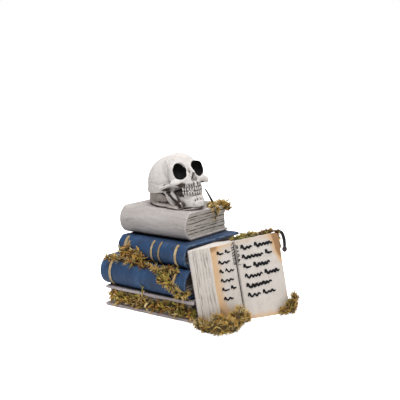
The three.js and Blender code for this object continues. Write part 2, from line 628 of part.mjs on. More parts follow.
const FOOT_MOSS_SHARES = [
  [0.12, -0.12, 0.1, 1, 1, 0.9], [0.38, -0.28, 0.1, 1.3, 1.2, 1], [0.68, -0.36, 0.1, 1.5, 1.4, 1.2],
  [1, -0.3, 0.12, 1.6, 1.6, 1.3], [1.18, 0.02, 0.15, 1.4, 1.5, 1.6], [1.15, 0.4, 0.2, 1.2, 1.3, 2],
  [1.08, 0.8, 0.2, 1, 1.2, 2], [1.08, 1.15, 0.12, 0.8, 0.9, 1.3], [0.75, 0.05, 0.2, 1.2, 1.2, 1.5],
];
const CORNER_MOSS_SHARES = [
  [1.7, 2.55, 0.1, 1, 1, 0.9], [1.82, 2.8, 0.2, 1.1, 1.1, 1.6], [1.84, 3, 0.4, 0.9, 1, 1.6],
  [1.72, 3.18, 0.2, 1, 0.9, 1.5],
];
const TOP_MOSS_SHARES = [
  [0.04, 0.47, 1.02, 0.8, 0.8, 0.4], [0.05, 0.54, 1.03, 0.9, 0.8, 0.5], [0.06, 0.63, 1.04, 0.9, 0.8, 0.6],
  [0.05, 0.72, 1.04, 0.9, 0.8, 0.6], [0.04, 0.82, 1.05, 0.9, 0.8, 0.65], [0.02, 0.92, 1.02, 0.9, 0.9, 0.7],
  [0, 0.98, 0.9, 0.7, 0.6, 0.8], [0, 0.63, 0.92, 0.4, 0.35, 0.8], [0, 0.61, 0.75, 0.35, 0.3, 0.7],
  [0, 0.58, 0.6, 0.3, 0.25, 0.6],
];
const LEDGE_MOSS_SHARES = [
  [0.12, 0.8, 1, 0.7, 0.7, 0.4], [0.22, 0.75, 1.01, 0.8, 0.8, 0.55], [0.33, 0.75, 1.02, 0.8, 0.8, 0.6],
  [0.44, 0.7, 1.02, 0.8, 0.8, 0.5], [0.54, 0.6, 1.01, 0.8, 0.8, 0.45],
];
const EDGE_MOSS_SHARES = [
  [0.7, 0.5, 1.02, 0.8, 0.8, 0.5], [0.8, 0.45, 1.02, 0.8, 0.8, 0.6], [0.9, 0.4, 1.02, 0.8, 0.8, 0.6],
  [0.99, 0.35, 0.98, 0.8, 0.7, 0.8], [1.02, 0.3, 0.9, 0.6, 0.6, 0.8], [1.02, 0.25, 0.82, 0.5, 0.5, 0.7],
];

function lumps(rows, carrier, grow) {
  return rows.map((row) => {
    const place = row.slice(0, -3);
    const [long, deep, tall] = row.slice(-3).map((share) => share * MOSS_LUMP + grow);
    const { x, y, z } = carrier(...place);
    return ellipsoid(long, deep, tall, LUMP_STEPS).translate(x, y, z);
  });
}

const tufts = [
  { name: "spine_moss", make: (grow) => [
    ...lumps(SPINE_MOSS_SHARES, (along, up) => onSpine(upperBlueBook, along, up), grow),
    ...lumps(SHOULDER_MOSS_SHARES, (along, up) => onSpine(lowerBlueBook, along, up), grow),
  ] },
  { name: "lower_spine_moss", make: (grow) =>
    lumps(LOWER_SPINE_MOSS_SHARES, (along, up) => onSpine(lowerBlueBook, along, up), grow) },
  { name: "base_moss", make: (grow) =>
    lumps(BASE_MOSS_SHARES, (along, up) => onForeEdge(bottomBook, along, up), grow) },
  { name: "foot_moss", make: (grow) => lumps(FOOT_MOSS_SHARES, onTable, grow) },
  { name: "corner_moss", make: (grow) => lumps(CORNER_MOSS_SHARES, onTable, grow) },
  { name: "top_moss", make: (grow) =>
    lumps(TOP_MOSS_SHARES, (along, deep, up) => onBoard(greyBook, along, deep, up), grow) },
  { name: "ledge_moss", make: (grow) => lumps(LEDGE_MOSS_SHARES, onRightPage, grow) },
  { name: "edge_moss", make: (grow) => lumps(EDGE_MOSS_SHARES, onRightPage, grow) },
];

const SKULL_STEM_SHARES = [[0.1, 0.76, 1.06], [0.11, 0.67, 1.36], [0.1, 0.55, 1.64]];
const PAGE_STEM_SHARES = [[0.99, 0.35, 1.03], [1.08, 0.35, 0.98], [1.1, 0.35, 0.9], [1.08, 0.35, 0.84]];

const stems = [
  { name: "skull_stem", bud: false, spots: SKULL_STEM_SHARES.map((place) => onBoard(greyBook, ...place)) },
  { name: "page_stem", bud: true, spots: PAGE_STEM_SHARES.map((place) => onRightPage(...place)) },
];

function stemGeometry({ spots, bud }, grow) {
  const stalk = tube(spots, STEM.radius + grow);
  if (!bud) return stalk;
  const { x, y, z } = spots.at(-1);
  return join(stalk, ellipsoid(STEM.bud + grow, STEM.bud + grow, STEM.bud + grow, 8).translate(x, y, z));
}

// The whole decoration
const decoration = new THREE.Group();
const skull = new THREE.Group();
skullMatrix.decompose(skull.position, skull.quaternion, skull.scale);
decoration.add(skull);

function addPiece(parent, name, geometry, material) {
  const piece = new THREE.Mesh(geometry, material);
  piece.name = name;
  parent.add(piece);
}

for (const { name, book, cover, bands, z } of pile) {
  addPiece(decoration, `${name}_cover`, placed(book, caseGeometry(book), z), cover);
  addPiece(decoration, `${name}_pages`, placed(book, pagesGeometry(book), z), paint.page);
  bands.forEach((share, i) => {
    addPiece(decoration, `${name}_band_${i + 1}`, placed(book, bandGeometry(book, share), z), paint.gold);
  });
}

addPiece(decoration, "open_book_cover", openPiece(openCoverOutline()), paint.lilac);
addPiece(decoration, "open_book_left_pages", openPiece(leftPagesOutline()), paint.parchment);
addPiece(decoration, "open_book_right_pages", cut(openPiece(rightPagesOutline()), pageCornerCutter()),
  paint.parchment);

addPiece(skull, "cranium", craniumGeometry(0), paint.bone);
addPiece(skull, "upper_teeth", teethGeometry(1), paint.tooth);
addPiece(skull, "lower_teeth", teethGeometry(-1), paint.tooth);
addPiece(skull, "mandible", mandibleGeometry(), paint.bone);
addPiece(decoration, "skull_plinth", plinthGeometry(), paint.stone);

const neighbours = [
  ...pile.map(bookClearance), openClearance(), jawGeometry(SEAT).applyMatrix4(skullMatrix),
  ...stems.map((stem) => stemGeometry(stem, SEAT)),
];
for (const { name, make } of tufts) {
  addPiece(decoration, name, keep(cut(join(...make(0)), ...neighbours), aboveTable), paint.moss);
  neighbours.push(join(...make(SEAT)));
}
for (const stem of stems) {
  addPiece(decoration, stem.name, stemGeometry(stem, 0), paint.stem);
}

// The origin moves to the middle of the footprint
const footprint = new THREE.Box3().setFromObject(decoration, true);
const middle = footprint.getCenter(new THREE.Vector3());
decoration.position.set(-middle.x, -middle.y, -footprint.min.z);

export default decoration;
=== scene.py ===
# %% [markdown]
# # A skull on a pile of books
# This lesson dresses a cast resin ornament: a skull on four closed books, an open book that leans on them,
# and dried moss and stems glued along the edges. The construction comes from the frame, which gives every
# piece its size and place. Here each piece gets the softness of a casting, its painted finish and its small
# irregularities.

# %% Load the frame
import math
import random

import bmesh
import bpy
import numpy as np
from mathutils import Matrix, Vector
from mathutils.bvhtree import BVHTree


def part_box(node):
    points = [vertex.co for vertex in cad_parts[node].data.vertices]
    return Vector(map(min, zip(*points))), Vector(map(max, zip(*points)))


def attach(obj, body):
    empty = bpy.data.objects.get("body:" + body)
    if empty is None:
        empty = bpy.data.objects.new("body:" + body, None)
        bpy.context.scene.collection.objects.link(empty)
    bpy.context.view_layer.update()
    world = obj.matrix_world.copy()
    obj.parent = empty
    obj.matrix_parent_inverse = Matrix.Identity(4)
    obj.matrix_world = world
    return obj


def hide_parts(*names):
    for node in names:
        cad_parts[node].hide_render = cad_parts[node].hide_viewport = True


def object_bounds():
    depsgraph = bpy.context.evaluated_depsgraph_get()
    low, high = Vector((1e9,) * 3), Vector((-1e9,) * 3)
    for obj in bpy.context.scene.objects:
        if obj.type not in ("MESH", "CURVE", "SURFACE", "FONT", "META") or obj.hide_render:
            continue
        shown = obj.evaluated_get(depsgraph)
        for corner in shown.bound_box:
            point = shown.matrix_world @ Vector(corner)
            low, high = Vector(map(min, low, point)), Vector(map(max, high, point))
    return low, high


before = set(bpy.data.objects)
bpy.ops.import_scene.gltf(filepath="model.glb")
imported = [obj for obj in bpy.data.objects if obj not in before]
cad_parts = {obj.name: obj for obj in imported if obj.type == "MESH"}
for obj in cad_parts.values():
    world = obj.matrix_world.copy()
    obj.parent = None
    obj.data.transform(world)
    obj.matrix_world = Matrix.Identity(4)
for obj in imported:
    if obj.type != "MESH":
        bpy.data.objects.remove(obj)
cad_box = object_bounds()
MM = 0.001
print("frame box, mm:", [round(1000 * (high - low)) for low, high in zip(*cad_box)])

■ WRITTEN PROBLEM
Extract the lines of the preceding material that run from the line with "for node in" through the line with "return low, high", inclusive, reproducing them exactly and adding nothing.

■ COMPLETED TASK
    for node in names:
        cad_parts[node].hide_render = cad_parts[node].hide_viewport = True


def object_bounds():
    depsgraph = bpy.context.evaluated_depsgraph_get()
    low, high = Vector((1e9,) * 3), Vector((-1e9,) * 3)
    for obj in bpy.context.scene.objects:
        if obj.type not in ("MESH", "CURVE", "SURFACE", "FONT", "META") or obj.hide_render:
            continue
        shown = obj.evaluated_get(depsgraph)
        for corner in shown.bound_box:
            point = shown.matrix_world @ Vector(corner)
            low, high = Vector(map(min, low, point)), Vector(map(max, high, point))
    return low, high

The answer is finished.